The only downside, and it pains me to say it, is that I was a little disappointed with Jack this year. He seems to have forsaken his humour in order to retain accuracy and the need to keep up with the tempo of the race. I wish that Jack would not worry too much about accuracy and continue to pepper his calls with the sayings and the vernacular that have made him a legend.

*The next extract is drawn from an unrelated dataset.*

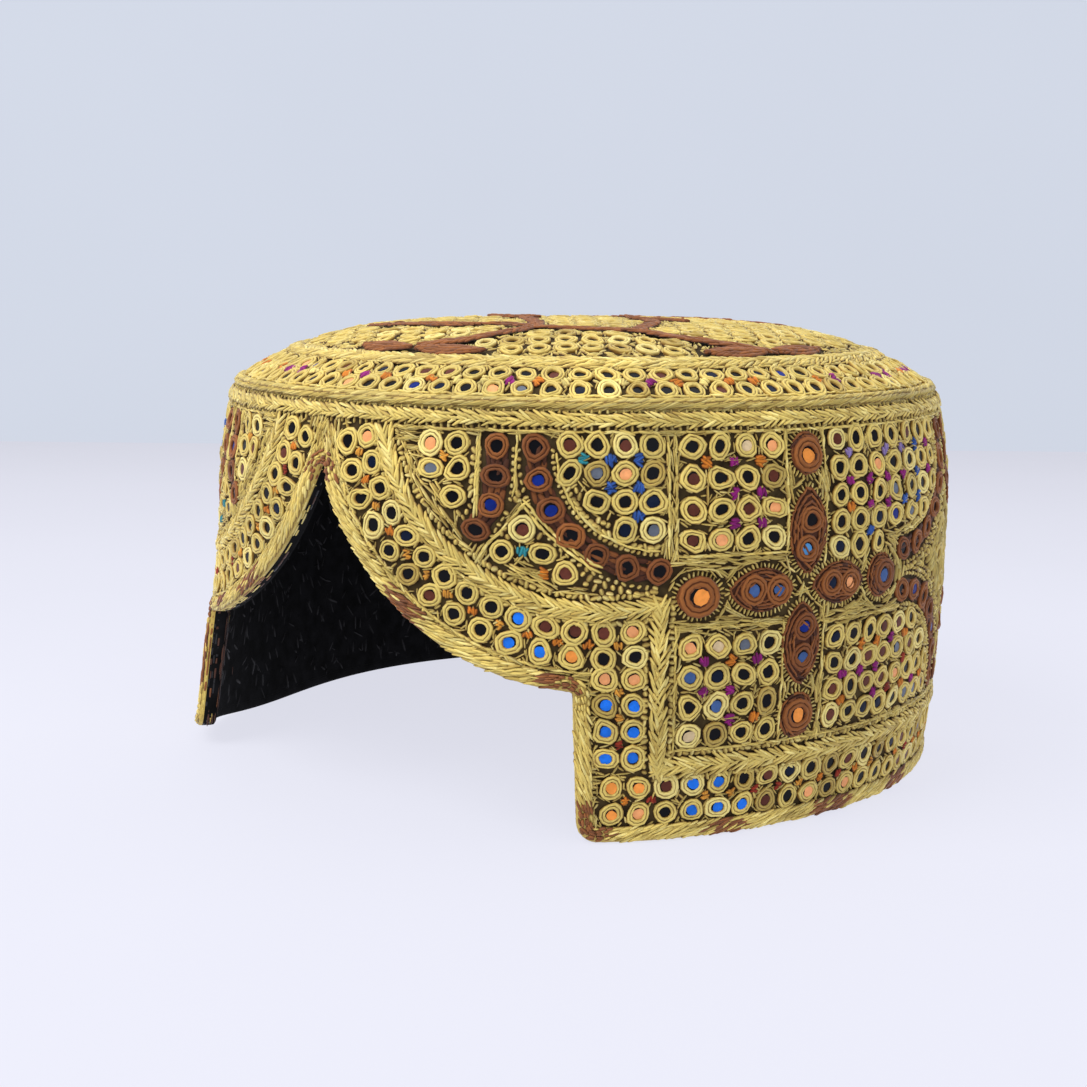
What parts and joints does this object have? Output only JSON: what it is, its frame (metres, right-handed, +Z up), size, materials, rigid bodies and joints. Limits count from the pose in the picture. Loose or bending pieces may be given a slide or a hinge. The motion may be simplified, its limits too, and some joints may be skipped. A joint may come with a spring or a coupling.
{
  "type": "embroidered sindhi cap",
  "caption": "Round stiff cloth cap with a domed crown, an arched front opening between two flaps, a corded edge and raised mirror embroidery.",
  "frame": {"origin": "middle of the cap's bounding box on the ground, under the middle of the rim", "axes": "+Z up through the crown; the arched front opening faces -Y, so +Y is the back; +X is towards the flap that stands flat on the ground"},
  "size_m": [0.1946, 0.1936, 0.1132],
  "materials": {
    "olive_cloth": "matte stitched cloth",
    "black_lining": "matte quilted cotton",
    "gold_thread": "satin embroidery thread",
    "brown_thread": "matte embroidery thread"
  },
  "bodies": {
    "root": {"back_arc_left_high": "brown_thread", "back_arc_left_low": "brown_thread", "back_arc_right_high": "brown_thread", "back_arc_right_low": "brown_thread", "back_bottom_round": "brown_thread", "back_front_leaf": "brown_thread", "back_front_round": "brown_thread", "back_hook_left_high": "brown_thread", "back_hook_left_low": "brown_thread", "back_hook_right_high": "brown_thread", "back_hook_right_low": "brown_thread", "back_lower_leaf": "brown_thread", "back_rear_leaf": "brown_thread", "back_rear_round": "brown_thread", "back_top_round": "brown_thread", "back_upper_leaf": "brown_thread", "border_braid": "gold_thread", "crown_panel": "olive_cloth", "crown_ring": "gold_thread", "edge_binding": "gold_thread", "left_arc_front_high": "brown_thread", "left_arc_rear_high": "brown_thread", "left_arc_rear_low": "brown_thread", "left_bottom_round": "brown_thread", "left_front_leaf": "brown_thread", "left_front_round": "brown_thread", "left_hook_front_high": "brown_thread", "left_hook_rear_high": "brown_thread", "left_hook_rear_low": "brown_thread", "left_lower_leaf": "brown_thread", "left_rear_leaf": "brown_thread", "left_rear_round": "brown_thread", "left_top_round": "brown_thread", "left_upper_leaf": "brown_thread", "lining": "black_lining", "ridge_cord": "gold_thread", "right_arc_front_high": "brown_thread", "right_arc_rear_high": "brown_thread", "right_arc_rear_low": "brown_thread", "right_bottom_round": "brown_thread", "right_front_leaf": "brown_thread", "right_front_round": "brown_thread", "right_hook_front_high": "brown_thread", "right_hook_rear_high": "brown_thread", "right_hook_rear_low": "brown_thread", "right_lower_leaf": "brown_thread", "right_rear_leaf": "brown_thread", "right_rear_round": "brown_thread", "right_top_round": "brown_thread", "right_upper_leaf": "brown_thread", "rim_braid": "gold_thread", "side_band": "olive_cloth", "star_far_line": "brown_thread", "star_leaves_1": "brown_thread", "star_leaves_2": "brown_thread", "star_leaves_3": "brown_thread", "star_leaves_4": "brown_thread", "star_left_line": "brown_thread", "star_near_line": "brown_thread", "star_right_line": "brown_thread"}
  },
  "joints": []
}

Maybe Henri Leconte could be Jack’s understudy caller next year.

Unbelievable!

Comments

  1. Does anyone know the origin of “Jack Hill the Blind Miner”??
    Perhaps we can consult with Mike Williamson!
    According to Wikipedia there is a “Jack Hills” in WA which is the site of an iron ore mine – so perhaps Mike has mangled this in some way?

  2. Dave Nadel says:

    I have also heard the phrase, Freddy Hill the blind miner, often shortened to Blind Freddy. I suspect both names relate to the tendency of underground Coal miners to go blind from years of coaldust getting in their eyes. (Nineteenth Century miners didn’t wear goggles)

  3. Andrew Fithall says:

    Thanks for all that Flynny. I have also enjoyed Jack Styring’s efforts – particularly at the Avoca Cup on Caulfield Cup Day. Some years ago regretfully. I note your comment on Ando’s hat. I trust your head garb has not been upgraded since the Spring Carnival. I also note your positive comment about the catering by the female attendees, particularly Therese. Now please don’t don’t take this the wrong way – maybe you could invite one or two along to Oaks Day this year? Although whether anyone could possibly improve on our combined efforts from 2009 is questionable.

  4. Peter Flynn says:

    Dave and Mark,

    I’m wondering whether any Almanackers know M Williamson well enough to find out. I’d be interested to know the origin of the phrase.

    Andrew,

    I wore the usual hat. You’re right. I need to reconsider the invite list. Stella A will still be present.

  5. Flynnie – fancy forsaking humour for accuracy !! He should bear his molars to the breeze.